In my previous post I said that Richard Loeb and Nathan Leopold seriously misunderstood the writings of Nietzsche (and oh, how I wish he had an easier name to spell! Five consonants in a row).
So let’s check in with Robert C. Solomon and Kathleen M. Higgins who literally wrote the book on What Nietzsche Really Said:
In 1924 two exceptional students at the University of Chicago, Nathan F. Leopold and Richard A. Loeb, plotted the gratuitous murder of a child named Bobby Franks, supposedly thus demonstrating their status as Übermenschen, after reading Nietzsche. I hope that we need not make the point here that they seriously misunderstood Nietzsche. But the legend has been passed down since their trial, popularized in the novel Compulsion by Meyer Levin and dramatized ﬁrst as a play and then a movie in 1959 (with Orson Welles playing the boys’ defense lawyer, Clarence Darrow). The legend has been supplemented by a number of other deranged criminal acts in which Nietzsche and other exciting philosophers were said to have influenced overly suggestible sociopaths who sought something other than their bad brain chemistry to blame for their atrocities. Once again, we want to proclaim, rather indignantly, that an author is not responsible for vile misreadings of his works.

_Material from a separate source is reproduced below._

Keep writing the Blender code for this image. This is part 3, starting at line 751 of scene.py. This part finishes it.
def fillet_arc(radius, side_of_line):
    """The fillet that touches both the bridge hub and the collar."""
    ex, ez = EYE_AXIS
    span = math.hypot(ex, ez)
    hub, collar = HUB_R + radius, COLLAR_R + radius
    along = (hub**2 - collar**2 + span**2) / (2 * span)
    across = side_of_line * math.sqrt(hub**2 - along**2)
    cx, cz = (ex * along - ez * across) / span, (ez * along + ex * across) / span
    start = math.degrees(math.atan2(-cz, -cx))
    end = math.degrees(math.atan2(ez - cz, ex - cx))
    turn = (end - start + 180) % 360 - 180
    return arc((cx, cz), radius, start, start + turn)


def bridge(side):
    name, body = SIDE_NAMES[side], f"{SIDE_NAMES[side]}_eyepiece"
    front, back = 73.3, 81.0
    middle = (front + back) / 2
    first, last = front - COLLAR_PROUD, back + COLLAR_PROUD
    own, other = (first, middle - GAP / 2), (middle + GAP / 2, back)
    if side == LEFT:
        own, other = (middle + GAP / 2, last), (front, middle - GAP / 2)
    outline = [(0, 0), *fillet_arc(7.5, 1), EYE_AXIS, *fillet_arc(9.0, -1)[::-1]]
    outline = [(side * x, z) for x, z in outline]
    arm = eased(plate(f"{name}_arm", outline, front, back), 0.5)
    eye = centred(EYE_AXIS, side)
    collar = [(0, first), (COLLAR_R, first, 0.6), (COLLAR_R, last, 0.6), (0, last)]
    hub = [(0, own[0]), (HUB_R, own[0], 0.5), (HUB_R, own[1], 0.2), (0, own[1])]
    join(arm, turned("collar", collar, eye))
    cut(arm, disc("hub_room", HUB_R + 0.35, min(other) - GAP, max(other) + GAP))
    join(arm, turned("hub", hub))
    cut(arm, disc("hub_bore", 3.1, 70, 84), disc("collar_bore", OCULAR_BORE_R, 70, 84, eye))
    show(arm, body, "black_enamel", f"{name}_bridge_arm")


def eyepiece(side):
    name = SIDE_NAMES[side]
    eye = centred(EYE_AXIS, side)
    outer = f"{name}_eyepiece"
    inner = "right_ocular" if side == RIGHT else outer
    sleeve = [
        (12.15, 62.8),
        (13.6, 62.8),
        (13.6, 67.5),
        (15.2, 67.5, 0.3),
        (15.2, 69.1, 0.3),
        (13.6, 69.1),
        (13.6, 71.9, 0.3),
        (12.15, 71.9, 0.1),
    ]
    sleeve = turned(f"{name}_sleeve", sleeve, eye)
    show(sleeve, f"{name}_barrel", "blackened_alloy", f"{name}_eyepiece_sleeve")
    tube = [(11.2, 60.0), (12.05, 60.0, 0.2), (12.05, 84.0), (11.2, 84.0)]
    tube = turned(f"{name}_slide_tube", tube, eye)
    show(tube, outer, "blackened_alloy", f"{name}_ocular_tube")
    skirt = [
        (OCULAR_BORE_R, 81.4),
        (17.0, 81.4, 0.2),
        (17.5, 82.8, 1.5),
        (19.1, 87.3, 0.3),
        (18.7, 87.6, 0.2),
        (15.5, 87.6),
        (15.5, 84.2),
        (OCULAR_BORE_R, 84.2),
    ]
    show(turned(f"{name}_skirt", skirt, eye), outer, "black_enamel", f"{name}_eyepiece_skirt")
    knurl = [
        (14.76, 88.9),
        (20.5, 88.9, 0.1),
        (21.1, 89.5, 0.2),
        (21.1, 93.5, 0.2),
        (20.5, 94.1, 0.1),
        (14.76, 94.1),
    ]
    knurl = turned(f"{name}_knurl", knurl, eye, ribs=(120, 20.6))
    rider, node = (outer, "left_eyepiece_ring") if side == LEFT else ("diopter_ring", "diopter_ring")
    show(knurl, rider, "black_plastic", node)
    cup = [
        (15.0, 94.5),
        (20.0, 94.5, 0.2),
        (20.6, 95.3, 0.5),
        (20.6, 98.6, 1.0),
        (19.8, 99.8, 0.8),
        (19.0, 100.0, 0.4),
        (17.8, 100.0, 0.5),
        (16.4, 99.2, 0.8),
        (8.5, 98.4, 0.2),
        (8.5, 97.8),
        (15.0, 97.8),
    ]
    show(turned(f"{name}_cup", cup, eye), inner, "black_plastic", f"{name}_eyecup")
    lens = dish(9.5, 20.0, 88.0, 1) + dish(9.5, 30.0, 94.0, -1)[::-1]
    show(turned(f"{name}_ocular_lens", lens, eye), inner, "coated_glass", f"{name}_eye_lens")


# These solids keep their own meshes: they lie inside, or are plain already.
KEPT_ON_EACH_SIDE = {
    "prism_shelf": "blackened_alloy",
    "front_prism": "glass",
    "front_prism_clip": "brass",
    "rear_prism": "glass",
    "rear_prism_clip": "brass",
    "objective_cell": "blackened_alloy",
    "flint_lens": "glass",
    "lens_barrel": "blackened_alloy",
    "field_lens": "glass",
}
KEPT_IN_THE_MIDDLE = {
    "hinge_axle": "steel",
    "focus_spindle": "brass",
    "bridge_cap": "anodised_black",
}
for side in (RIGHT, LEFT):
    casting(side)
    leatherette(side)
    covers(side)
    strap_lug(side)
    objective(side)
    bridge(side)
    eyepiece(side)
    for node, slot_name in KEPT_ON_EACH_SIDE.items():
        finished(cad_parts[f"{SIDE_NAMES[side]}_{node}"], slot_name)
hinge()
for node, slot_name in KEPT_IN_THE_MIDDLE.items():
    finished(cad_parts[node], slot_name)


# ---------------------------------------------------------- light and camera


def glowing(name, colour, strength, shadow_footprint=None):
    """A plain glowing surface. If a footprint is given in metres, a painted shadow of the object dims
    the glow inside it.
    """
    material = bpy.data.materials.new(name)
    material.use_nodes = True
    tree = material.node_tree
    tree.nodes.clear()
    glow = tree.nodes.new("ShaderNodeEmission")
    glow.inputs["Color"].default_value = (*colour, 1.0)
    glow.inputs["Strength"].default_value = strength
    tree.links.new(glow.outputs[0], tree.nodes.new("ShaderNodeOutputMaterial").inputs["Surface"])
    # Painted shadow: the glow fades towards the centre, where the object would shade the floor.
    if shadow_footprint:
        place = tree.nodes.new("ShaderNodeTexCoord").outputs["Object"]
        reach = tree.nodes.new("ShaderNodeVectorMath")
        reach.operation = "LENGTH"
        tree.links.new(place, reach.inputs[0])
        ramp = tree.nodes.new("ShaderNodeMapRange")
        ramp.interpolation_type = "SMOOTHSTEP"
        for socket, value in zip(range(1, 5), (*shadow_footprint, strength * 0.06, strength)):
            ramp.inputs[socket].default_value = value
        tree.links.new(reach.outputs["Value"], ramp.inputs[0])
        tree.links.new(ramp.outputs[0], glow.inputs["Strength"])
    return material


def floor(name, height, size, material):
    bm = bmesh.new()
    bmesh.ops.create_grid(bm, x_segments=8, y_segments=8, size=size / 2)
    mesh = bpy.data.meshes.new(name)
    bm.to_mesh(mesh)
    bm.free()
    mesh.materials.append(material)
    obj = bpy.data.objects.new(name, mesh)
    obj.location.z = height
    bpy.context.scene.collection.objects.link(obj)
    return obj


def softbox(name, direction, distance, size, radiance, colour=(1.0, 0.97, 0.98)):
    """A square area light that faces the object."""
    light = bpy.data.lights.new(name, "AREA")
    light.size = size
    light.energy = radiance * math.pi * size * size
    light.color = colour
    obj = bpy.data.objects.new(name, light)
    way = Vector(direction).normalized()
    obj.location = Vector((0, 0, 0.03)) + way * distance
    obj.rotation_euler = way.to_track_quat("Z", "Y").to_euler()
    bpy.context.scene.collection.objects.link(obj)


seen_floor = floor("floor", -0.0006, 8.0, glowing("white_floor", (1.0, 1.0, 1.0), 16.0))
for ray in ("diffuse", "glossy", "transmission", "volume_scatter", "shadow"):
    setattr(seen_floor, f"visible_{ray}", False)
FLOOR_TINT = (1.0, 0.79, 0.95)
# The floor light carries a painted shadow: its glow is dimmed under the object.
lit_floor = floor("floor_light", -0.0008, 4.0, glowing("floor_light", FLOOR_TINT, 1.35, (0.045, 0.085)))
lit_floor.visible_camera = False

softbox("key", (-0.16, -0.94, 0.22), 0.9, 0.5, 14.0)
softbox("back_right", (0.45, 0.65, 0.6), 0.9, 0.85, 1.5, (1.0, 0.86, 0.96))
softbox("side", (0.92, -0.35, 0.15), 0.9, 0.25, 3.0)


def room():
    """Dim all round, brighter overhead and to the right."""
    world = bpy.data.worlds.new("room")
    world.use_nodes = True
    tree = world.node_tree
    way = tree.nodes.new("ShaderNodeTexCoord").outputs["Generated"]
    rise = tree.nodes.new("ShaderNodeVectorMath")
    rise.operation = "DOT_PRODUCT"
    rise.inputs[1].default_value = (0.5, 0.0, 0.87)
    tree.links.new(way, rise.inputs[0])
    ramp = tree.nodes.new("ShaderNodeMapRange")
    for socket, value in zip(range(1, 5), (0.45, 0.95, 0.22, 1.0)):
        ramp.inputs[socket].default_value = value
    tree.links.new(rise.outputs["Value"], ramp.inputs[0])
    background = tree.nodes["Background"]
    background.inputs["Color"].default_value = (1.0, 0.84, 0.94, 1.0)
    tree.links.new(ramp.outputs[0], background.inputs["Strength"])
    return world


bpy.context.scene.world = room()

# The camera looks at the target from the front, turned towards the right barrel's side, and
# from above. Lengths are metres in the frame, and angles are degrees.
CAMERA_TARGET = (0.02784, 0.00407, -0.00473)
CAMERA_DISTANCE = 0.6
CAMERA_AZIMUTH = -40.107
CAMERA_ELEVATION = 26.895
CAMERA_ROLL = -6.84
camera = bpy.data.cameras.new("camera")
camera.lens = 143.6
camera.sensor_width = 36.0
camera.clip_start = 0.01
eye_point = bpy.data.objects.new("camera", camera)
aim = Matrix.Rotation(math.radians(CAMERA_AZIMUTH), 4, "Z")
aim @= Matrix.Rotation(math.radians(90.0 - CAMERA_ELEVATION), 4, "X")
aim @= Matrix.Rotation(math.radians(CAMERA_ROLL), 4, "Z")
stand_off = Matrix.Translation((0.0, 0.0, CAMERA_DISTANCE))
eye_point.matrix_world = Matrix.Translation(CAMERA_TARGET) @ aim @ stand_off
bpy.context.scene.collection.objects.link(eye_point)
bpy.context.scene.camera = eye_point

Nevertheless, Nietzsche’s inspirational effect on students cannot be denied; and while most of the time their Nietzschean rebelliousness takes on forms no more dangerous than a couple of extra beers or a rude English composition essay, there are some very real dangers in Nietzsche’s militant prose. All the more reason, then, to try to understand and get across what Nietzsche really meant, which was not ruthlessness but a soul-searching appreciation for those values that might make life more vigorous and healthy. More than any other philosopher, Nietzsche is reknowned for urging that we affirm life. “My formula for greatness in a human being is amor fati [literally, “love of fate,” the embracing of one’s fate]: that one wants nothing to be different, not forward, not backward, not in all eternity. Not merely bear what is necessary, still less conceal it . . . but love it.” How tragic, then, that murder has ever been committed in his name.